Unexpected Elevated Working Voltage by Na+/Vacancy Ordering and Stabilized Sodium‐Ion Storage by Transition‐Metal Honeycomb Ordering

Na+/vacancy ordering in sodium‐ion layered oxide cathodes is widely believed to deteriorate the structural stability and retard the Na+ diffusion kinetics, but its unexplored potential advantages remain elusive. Herein, we prepared a P2‐Na0.8Cu0.22Li0.08Mn0.67O2 (NCLMO‐12h) material featuring moderate Na+/vacancy and transition‐metal (TM) honeycomb orderings. The appropriate Na+/vacancy ordering significantly enhances the operating voltage and the TM honeycomb ordering effectively strengthens the layered framework.
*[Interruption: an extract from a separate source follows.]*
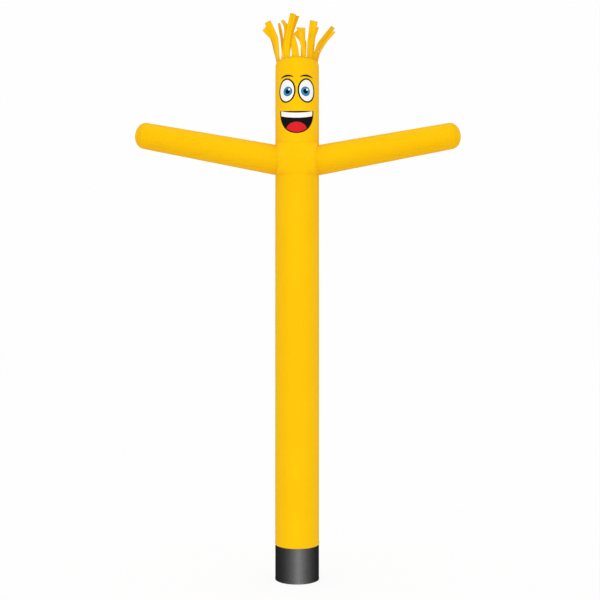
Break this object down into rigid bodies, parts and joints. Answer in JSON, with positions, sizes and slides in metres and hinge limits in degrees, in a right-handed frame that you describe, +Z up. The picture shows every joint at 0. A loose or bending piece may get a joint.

Compared with the disordered material, the well‐balanced dual‐ordering NCLMO‐12h cathode affords a boosted working voltage from 2.85 to 3.51 V, a remarkable ~20% enhancement in energy density, and a superior cycling stability (capacity retention of 86.5% after 500 cycles). The solid‐solution reaction with a nearly "zero‐strain" character, the charge compensation mechanisms, and the reversible inter‐layer Li migration upon sodiation/desodiation are unraveled by systematic in‐situ/ex‐situ characterizations. This study breaks the stereotype surrounding Na+/vacancy ordering and provides a new avenue for developing high‐energy and long‐durability sodium layered oxide cathodes.